Having a trusted source is good but knowing several is best. You need to identify what your sources agree on so you can be critical about discrepancies. We had the opportunity to interview one such source, accomplished meteorologist Walter Drag, for our second article in this issue of Currents. I’d like to thank Walter for taking the time to speak with us on his expertise and career history. I hope our readers find his answers as interesting as I did!
During a storm, check for forecast updates – the first look at a storm is never as good as the 5th or 15th. Remember that a forecast is just an estimate, or an “educated guess.” Take time to check for new information as it comes in. Taking advantage of new, more accurate information can help you determine a new plan or revise your current one. The further out a forecast is (in days), the less accurate it is.
No matter how experienced you are in dealing with storms, past experiences cannot always be relied on. Every storm is different and past storm experience is not always remembered perfectly. There are a million different factors that can affect a storm’s outcome. A one-degree difference in temperature, plus or minus, can make a rainstorm an ice storm or create a snow/ice mix that can bend or break trees. A south wind instead of an northeasterly wind can be the final straw that topples a tree which has been standing for decades and withstood countless previous storms.
Heed warnings from emergency management professionals. While the media might get swept up in the hype of a storm, professionals in emergency management tend to wait for things to come into focus before recommending emergency measures. Orders to evacuate an area should be taken seriously. Experts know that an evacuation is not only terribly inconvenient but also creates a logistical nightmare. These orders are given as a last resort to keep everyone safe. Warnings to stay indoors and off the roads also help resolve problems more smoothly.

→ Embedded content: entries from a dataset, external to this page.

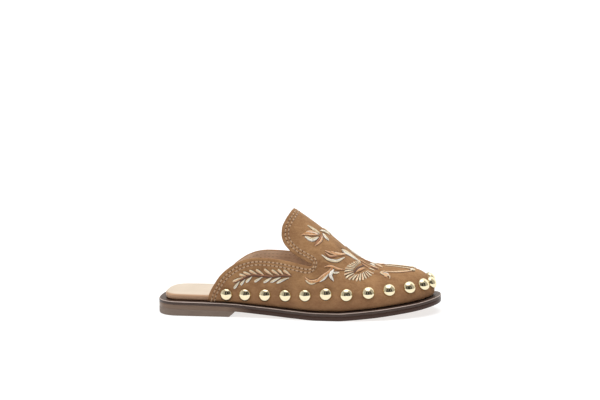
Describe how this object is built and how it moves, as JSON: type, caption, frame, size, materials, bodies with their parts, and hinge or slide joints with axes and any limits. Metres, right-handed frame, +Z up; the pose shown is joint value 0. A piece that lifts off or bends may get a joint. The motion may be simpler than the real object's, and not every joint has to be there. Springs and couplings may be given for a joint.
{
  "type": "mule",
  "caption": "Backless flat suede slip-on shoe with a tongue tab, low block heel, padded footbed and a row of domed studs round the foot.",
  "frame": {"origin": "centre of the bounding box at floor level", "axes": "+X to the toe, +Y to the inner side of the right foot, +Z up; the shoe stands on z = 0"},
  "size_m": [0.262, 0.0914, 0.0962],
  "materials": {
    "suede": "tan suede, napped",
    "footbed_leather": "smooth pale leather",
    "welt_leather": "burnished edge",
    "sole_leather": "dark burnished edge",
    "heel_rubber": "matt",
    "thread": "embroidery and stitching thread, cream to orange",
    "stud_brass": "polished pale gold"
  },
  "bodies": {
    "root": {"upper": "suede", "footbed": "footbed_leather", "welt": "welt_leather", "outsole": "sole_leather", "heel": "heel_rubber", "stud_01": "stud_brass", "stud_02": "stud_brass", "stud_03": "stud_brass", "stud_04": "stud_brass", "stud_05": "stud_brass", "stud_06": "stud_brass", "stud_07": "stud_brass", "stud_08": "stud_brass", "stud_09": "stud_brass", "stud_10": "stud_brass", "stud_11": "stud_brass", "stud_12": "stud_brass", "stud_13": "stud_brass", "stud_14": "stud_brass", "stud_15": "stud_brass", "stud_16": "stud_brass", "stud_17": "stud_brass", "stud_18": "stud_brass", "stud_19": "stud_brass", "stud_20": "stud_brass", "stud_21": "stud_brass", "stud_22": "stud_brass", "stud_23": "stud_brass"}
  },
  "joints": []
}
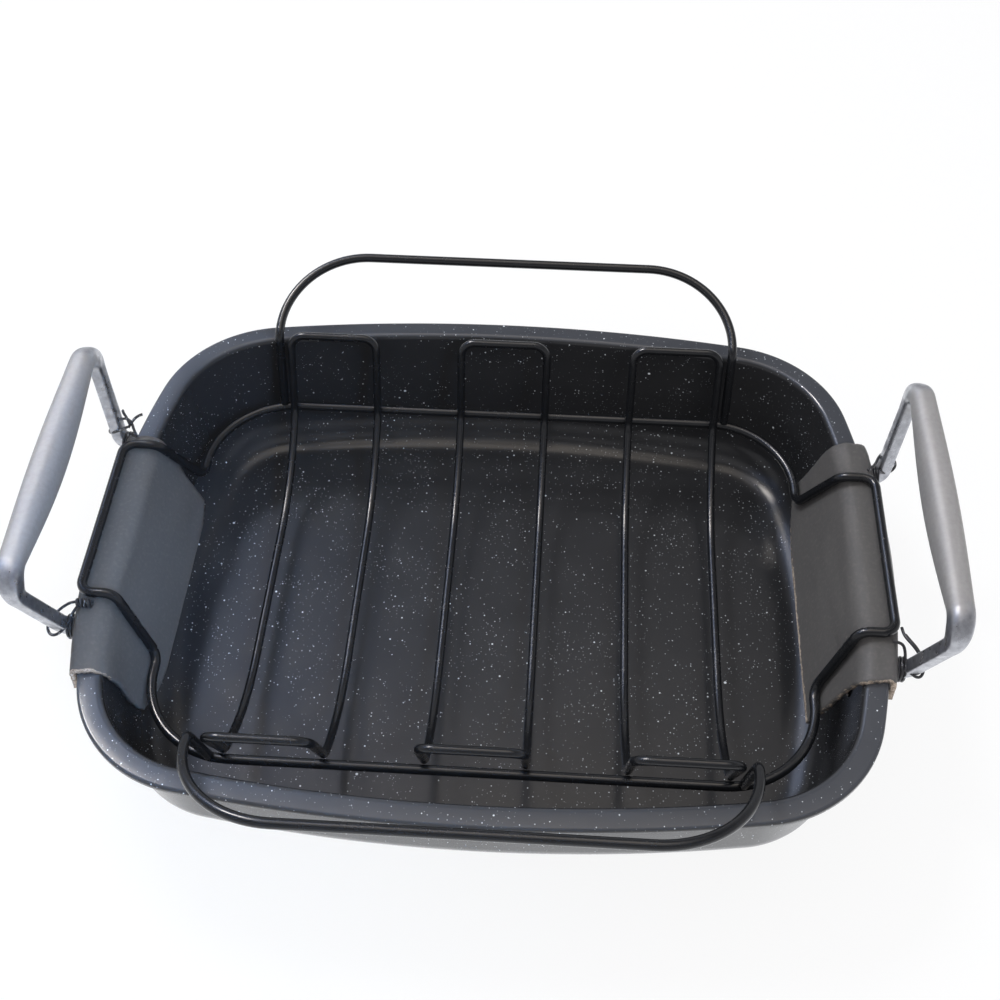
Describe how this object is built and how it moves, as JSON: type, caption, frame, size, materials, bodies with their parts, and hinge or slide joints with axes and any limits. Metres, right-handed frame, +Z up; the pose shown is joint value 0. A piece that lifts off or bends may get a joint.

With drivers at home, plows can more easily clear roads for our crews and, of course, first responders and other emergency personnel.
Stay in the know. Find your emergency management’s Facebook page, your town and county’s websites and other information channels, or follow your local electric cooperative on social media. It always pays to stay aware.
Keep your home prepared. Flashlights are only good if you know where to find them and if the batteries work. How many times have you stood in the dark outside with the dog because someone in your family moved the flashlight? That scenario is made up. Certainly, no one in my family has ever used our flashlight to look for the back of their earring and then left the flashlight by the chair in the family room instead of back where it belongs. Go to our website, sussexrec.com/storms to find a host of tips to prepare you for a storm. We provide everything you need from lists of non-perishable foods to generator tips to help you be prepared.
In the event of an outage, turn off appliances, TVs, computers, and other sensitive electronics. This will help avert potential damage and will also help prevent overloading the circuits during power restoration. That said, leave one light on so you will know when power is restored. If utilizing a small household generator, consider using LED holiday lights to illuminate a living area. A strand of 100 white LED lights draws little energy yet produces considerable light. Solar lights also work if they can receive some sunlight during the day for charging.
Research and planning for severe storms or other emergencies can reduce stress and anxiety caused by the weather event and can lessen the impact of the storm’s effects. Act today, because there is always power in planning.